Besides the modern argument of “lack of sufficient milk”, many more interruptions help reduce the chance of breastfeeding, such as aesthetically motivated breast operations or if a separation of mother and baby after birth is unnecessarily prolonged. In addition, our natural desire for information societies has caused multiple parenting theories to shoot out of the grounds. Instead of helping reduce new parent’s fears they tend to increase and even confuse them. One of the often cited parent strategies is “feeding on schedule”. However, feeding in intervals causes unnecessary stress because the composition of the milk changes in a way that causes baby to feel hungry all the time. As a result, the mother will think that she does not produce enough milk whereas the truth is that she has waited too long.
Modern ways of living can make it extremely difficult for new mothers to embrace breast feeding.
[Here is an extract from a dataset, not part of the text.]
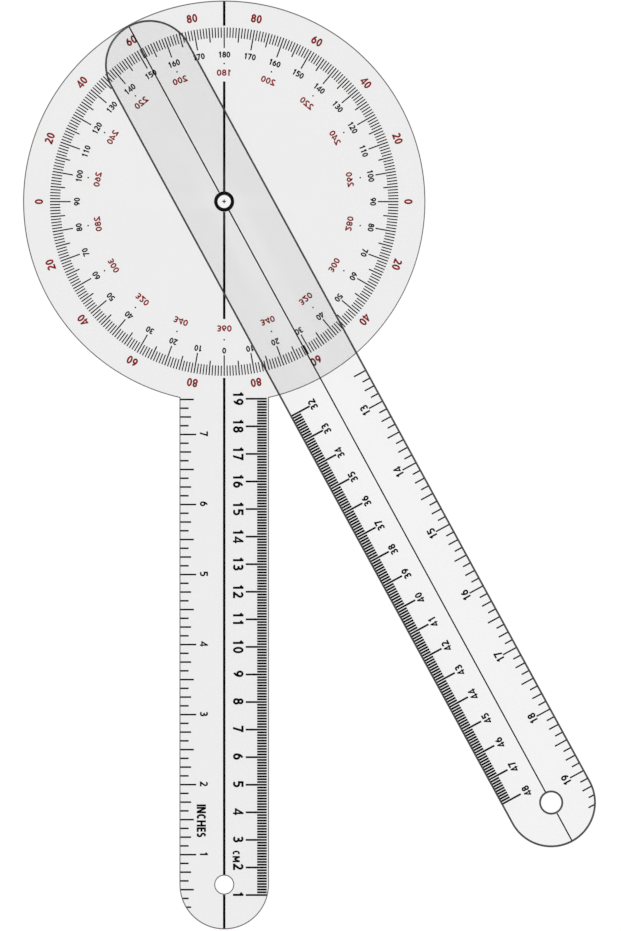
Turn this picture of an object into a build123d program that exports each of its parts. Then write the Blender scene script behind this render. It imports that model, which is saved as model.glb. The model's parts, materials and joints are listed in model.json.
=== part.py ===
from build123d import *
import os

# Round-head goniometer: a clear sheet with a 360 degree protractor head and a fixed arm,
# and a clear moving arm that turns on a hollow eyelet through the middle of the head.
# The frame has its origin on the pivot axis, at the plane that the eyelet's rolled end rests on.
# +Z is the printed side, and the fixed arm points along -Y. All sizes are in millimetres.

# Protractor sheet: the round head and the fixed arm are one piece of sheet
head_radius = 73.0
fixed_arm_width = 32.5
fixed_arm_reach = 264.0
fixed_hanging_hole_radius = 3.25
fixed_sheet_thickness = 1.2
fixed_edge_chamfer = 0.3

# Moving arm, which reaches past the pivot on both sides
moving_arm_width = 32.5
moving_arm_reach = 264.3
moving_tail_reach = 72.7
moving_hanging_hole_radius = 3.65
moving_sheet_thickness = 1.5
moving_edge_round = 0.6
rest_angle = 28.55

# Hollow pivot eyelet: domed head on top, thin barrel, end rolled outwards underneath,
# with a straight-sided groove inside the roll
eyelet_bore_radius = 2.4
eyelet_wall = 0.3
head_flange_width = 0.95
head_rim_height = 0.15
head_crown_height = 0.35
roll_inner_radius = 0.2
roll_lip_rise = 0.05

# Washers round the barrel
clinch_washer_thickness = 0.4
clinch_washer_margin = 0.2
clinch_washer_chamfer = 0.1
friction_washer_thickness = 0.25
friction_washer_inset = 0.15

# Clear sight window in the eyelet's bore
window_thickness = 0.8
window_recess = 0.2
window_edge_chamfer = 0.08

# Clearances
seat_clearance = 0.02
turning_clearance = 0.06
slide_clearance = 0.03

# Radii that follow from the eyelet
barrel_radius = eyelet_bore_radius + eyelet_wall
head_flange_radius = barrel_radius + head_flange_width
roll_centre_radius = barrel_radius + roll_inner_radius
roll_outer_radius = roll_inner_radius + eyelet_wall
seat_hole_radius = barrel_radius + seat_clearance
turning_hole_radius = barrel_radius + turning_clearance

# Heights of the pivot's stack, from the resting plane up
clinch_washer_z = roll_outer_radius + roll_lip_rise
protractor_z = clinch_washer_z + clinch_washer_thickness
friction_washer_z = protractor_z + fixed_sheet_thickness
moving_arm_z = friction_washer_z + friction_washer_thickness + slide_clearance
head_z = moving_arm_z + moving_sheet_thickness + slide_clearance
rim_top_z = head_z + head_rim_height
crown_z = rim_top_z + head_crown_height

# The most of a sheet's thickness that one worked edge may take
largest_edge_share = 0.45


def rounded_sheet(outline, thickness, edge_round):
    """A sheet of that outline with its edges rounded over, above and below."""
    sheet = extrude(outline, thickness)
    rims = sheet.edges().filter_by(Plane.XY)
    return fillet(rims, min(edge_round, thickness * largest_edge_share))


def chamfered_sheet(outline, thickness, edge_chamfer):
    """A sheet of that outline with its edges broken by a chamfer, above and below."""
    sheet = extrude(outline, thickness)
    rims = sheet.edges().filter_by(Plane.XY)
    return chamfer(rims, min(edge_chamfer, thickness * largest_edge_share))


def arm_outline(width, reach, tail):
    """A strip along Y with two round ends: one reach below the pivot and one tail above it."""
    end_centre = -(reach - width / 2)
    tail_centre = tail - width / 2
    strip = SlotCenterToCenter(tail_centre - end_centre, width, rotation=90)
    return Pos(0, (tail_centre + end_centre) / 2) * strip


def through_hole(radius, height, y=0.0):
    """A cutter on the arm's centre line, from the sheet's underside to its top."""
    return Pos(0, y) * extrude(Circle(radius), height)


def hanging_hole(radius, width, reach, height):
    """The hole that an arm hangs by, on the centre of its round end."""
    return through_hole(radius, height, -(reach - width / 2))


def ring(outer_radius, inner_radius, thickness):
    """A flat washer, standing on its own zero height."""
    return extrude(Circle(outer_radius) - Circle(inner_radius), thickness)


def protractor_arm():
    """Round head and fixed arm in one sheet, held to the eyelet at the pivot."""
    head = chamfered_sheet(Circle(head_radius), fixed_sheet_thickness, fixed_edge_chamfer)
    outline = arm_outline(fixed_arm_width, fixed_arm_reach, fixed_arm_width / 2)
    sheet = head + chamfered_sheet(outline, fixed_sheet_thickness, fixed_edge_chamfer)
    sheet -= through_hole(seat_hole_radius, fixed_sheet_thickness)
    sheet -= hanging_hole(
        fixed_hanging_hole_radius,
        fixed_arm_width,
        fixed_arm_reach,
        fixed_sheet_thickness,
    )
    return Pos(0, 0, protractor_z) * sheet


def moving_arm():
    """The long arm with its short tail, turned to the angle at which it is stored."""
    outline = arm_outline(moving_arm_width, moving_arm_reach, moving_tail_reach)
    arm = rounded_sheet(outline, moving_sheet_thickness, moving_edge_round)
    arm -= through_hole(turning_hole_radius, moving_sheet_thickness)
    arm -= hanging_hole(
        moving_hanging_hole_radius,
        moving_arm_width,
        moving_arm_reach,
        moving_sheet_thickness,
    )
    return Pos(0, 0, moving_arm_z) * Rot(0, 0, rest_angle) * arm


def pivot_eyelet():
    """Hollow eyelet, turned from its half section: rolled end, barrel and domed head."""
    roll_tip = roll_centre_radius + roll_outer_radius
    lip_inner = roll_centre_radius + roll_inner_radius
    crown_radius = (eyelet_bore_radius + head_flange_radius) / 2
    section = Curve() + [
        CenterArc((roll_centre_radius, roll_outer_radius), roll_outer_radius, 180, 180),
        Line((roll_tip, roll_outer_radius), (roll_tip, clinch_washer_z)),
        Line((roll_tip, clinch_washer_z), (lip_inner, clinch_washer_z)),
        Line((lip_inner, clinch_washer_z), (lip_inner, roll_outer_radius)),
        Line((lip_inner, roll_outer_radius), (roll_centre_radius, eyelet_wall)),
        Line((roll_centre_radius, eyelet_wall), (barrel_radius, roll_outer_radius)),
        Line((barrel_radius, roll_outer_radius), (barrel_radius, head_z)),
        Line((barrel_radius, head_z), (head_flange_radius, head_z)),
        Line((head_flange_radius, head_z), (head_flange_radius, rim_top_z)),
        ThreePointArc(
            (head_flange_radius, rim_top_z),
            (crown_radius, crown_z),
            (eyelet_bore_radius, rim_top_z),
        ),
        Line((eyelet_bore_radius, rim_top_z), (eyelet_bore_radius, roll_outer_radius)),
    ]
    return revolve(Plane.XZ * make_face(section), Axis.Z)


def clinch_washer():
    """Washer between the rolled end and the protractor sheet, which spreads the clinch."""
    outer_radius = roll_centre_radius + roll_outer_radius + clinch_washer_margin
    washer = ring(outer_radius, seat_hole_radius, clinch_washer_thickness)
    rims = washer.edges().filter_by(GeomType.CIRCLE).group_by(SortBy.RADIUS)[-1]
    washer = chamfer(rims, min(clinch_washer_chamfer, clinch_washer_thickness * largest_edge_share))
    return Pos(0, 0, clinch_washer_z) * washer


def friction_washer():
    """Thin washer between the two sheets, which keeps them apart and holds the set angle."""
    outer_radius = head_flange_radius - friction_washer_inset
    washer = ring(outer_radius, seat_hole_radius, friction_washer_thickness)
    return Pos(0, 0, friction_washer_z) * washer


def sight_window():
    """Clear disc in the eyelet's bore, just below the rim of the head."""
    disc = extrude(Circle(eyelet_bore_radius - seat_clearance), window_thickness)
    disc = chamfer(disc.edges().filter_by(GeomType.CIRCLE), window_edge_chamfer)
    return Pos(0, 0, rim_top_z - window_recess - window_thickness) * disc


sub_parts = {
    "protractor_arm": protractor_arm,
    "moving_arm": moving_arm,
    "pivot_eyelet": pivot_eyelet,
    "clinch_washer": clinch_washer,
    "friction_washer": friction_washer,
    "sight_window": sight_window,
}

os.makedirs("parts", exist_ok=True)
for name, make in sub_parts.items():
    solid = make()
    solid.label = name
    export_step(solid, f"parts/{name}.step")
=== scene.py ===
import json
import math

import bpy
import numpy as np
from mathutils.geometry import delaunay_2d_cdt, tessellate_polygon
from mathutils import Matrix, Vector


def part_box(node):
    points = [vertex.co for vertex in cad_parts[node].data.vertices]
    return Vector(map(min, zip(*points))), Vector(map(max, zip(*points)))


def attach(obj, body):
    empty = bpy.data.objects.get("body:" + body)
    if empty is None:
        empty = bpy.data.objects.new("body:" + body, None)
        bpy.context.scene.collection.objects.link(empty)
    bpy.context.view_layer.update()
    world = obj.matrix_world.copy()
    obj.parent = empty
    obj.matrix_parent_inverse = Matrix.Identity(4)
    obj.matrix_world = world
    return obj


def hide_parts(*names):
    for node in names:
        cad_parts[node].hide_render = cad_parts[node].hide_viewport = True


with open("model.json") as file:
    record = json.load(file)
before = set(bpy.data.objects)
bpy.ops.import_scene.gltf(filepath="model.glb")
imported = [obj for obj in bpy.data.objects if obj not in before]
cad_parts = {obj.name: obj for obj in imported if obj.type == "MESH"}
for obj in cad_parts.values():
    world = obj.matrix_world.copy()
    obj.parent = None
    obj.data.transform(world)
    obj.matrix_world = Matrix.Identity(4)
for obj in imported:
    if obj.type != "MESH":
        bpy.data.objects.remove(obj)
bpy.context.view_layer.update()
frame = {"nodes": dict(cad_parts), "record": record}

# Round-head goniometer: two clear sheets that turn on a hollow eyelet, with printed scales.
# Sizes are in millimetres and become metres where a mesh is made. The sheets' heights, the round
# head's radius and the arms' reaches are read from the CAD model. The other sizes of the sheets and
# the eyelet repeat its values, but for the sheets' worked edges, which are a little rounder here.
MM = 0.001
ORIGIN = np.zeros(2)

ARM_HALF_WIDTH = 16.25
FIXED_HOLE_RADIUS = 3.25
FIXED_SEAT_RADIUS = 2.72
FIXED_EDGE_ROUND = 0.38
MOVING_HOLE_RADIUS = 3.65
MOVING_SEAT_RADIUS = 2.76
MOVING_EDGE_ROUND = 0.7
SEAT_EDGE_ROUND = 0.05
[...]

Their cultural background, lack of support within their own family or friends and misleading parenting information facilitate the return to bottle feeding. Moreover, cultural expectations of women who often have to return to work early in order to earn a living or pursue a career do not improve early parenting conditions.
While breast feeding is part of our natural survival strategy, bottle feeding is part of our modern culture. It gives new mothers the chance to cope easier with expectations and to help handle natural infant needs in an over-regulated world. We are aware of the fact that human milk is best for baby. Thus, it is the mother’s individual choice of how to feed her infant and to build a strong bond.